Besides, according to the Court, while both the Hotel and OTA Defendants would benefit from the elimination of price competition in the sale of hotel rooms online, these “common motives” just as well explain why the Hotel Defendants (because each wanted to control online prices for its own rooms) and the OTA Defendants (because each wanted an assurance the minimum price it must publish would not be undercut) individually entered into RPM agreements. In essence, just because Defendants’ rational business interests can be recast in a suspicious light does not mean the allegations actually suggest a conspiracy was formed, the Court stated.

Interestingly, with regards to the possibility of whether certain circumstances may enhance a finding of a Section 1 conspiracy, the Court noted that a government investigation or finding of wrongdoing may be inference of conspiracy where the investigation or related case involves violations of the same laws and/or the same conduct in issue in the Section 1 claim.

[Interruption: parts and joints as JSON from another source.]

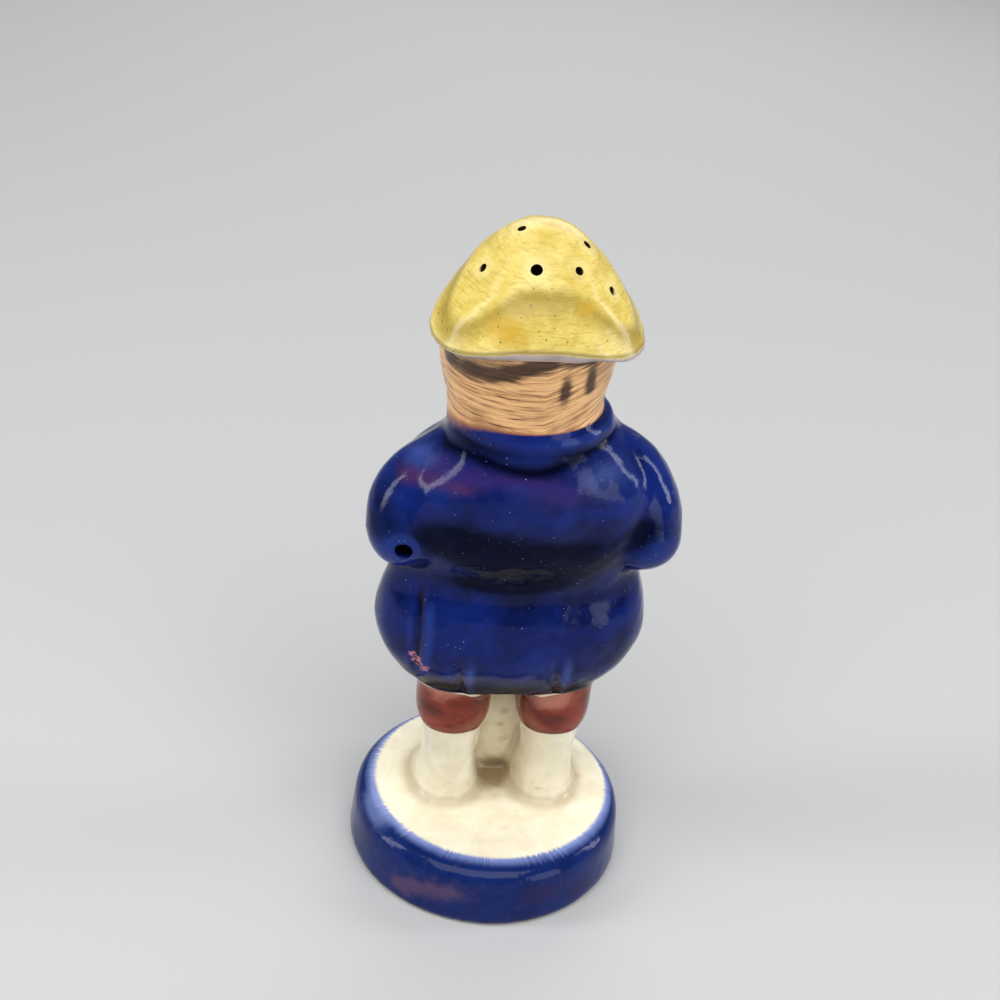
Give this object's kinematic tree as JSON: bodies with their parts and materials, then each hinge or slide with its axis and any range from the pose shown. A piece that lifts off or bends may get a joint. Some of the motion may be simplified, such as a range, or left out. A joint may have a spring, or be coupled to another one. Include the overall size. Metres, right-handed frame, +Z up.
{
  "type": "figural salt shaker",
  "caption": "Hollow glazed figure in a long coat, knee breeches and tricorne hat on a round base, with pour holes in the hat and a stopper underneath.",
  "frame": {"origin": "centre of the bounding box's underside, on the surface that the shaker stands on and within a millimetre of the axis of the round base", "axes": "+Z up, the figure faces -Y, +X is the figure's left"},
  "size_m": [0.0484, 0.0458, 0.1133],
  "materials": {
    "glazed_figure": "glossy hand-painted glaze over cream earthenware",
    "stopper": "matt rubber"
  },
  "bodies": {
    "root": {"shaker_figure": "glazed_figure", "stopper": "stopper"}
  },
  "joints": []
}
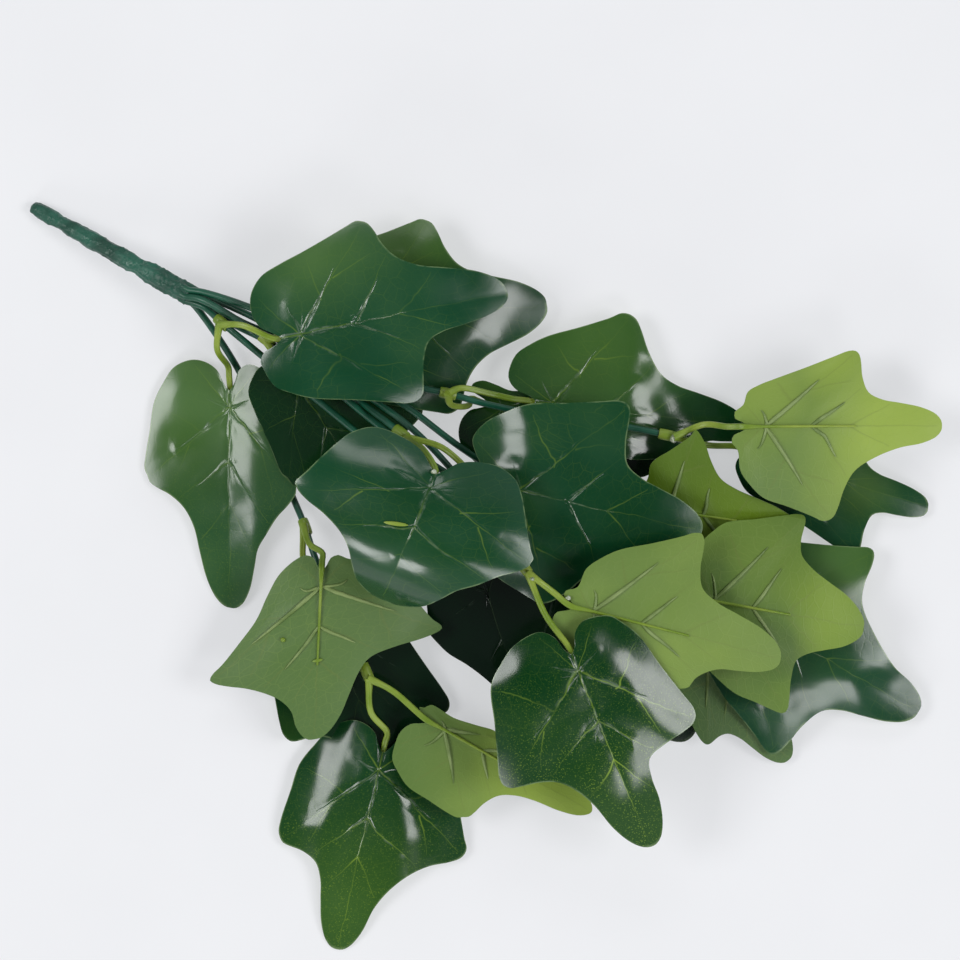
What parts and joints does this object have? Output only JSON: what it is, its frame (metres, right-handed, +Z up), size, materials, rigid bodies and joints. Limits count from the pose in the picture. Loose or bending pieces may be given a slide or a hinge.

However, allegations of anticompetitive wrongdoing in Europe or some other foreign nation, absent any evidence of linkage between such foreign conduct and conduct at issue, is not relevant to the question of whether a Section 1 conspiracy has been properly alleged. The Court noted that the government investigations cited in the complaint involve European laws, which may prohibit conduct that is lawful under Section 1. Thus the Court observed that: “[T]he [UK Office of Fair Trading] does not apply the rule of reason to vertical price agreements as required under U.S. law. Instead, it follows the rigid European precedent of subjecting vertical price agreements to ‘de facto per se illegality.

Judge Boyle dismissed the claim without prejudice, thereby allowing plaintiffs to file a second consolidated amended complaint in an effort to overcome the deficiencies warranting dismissal.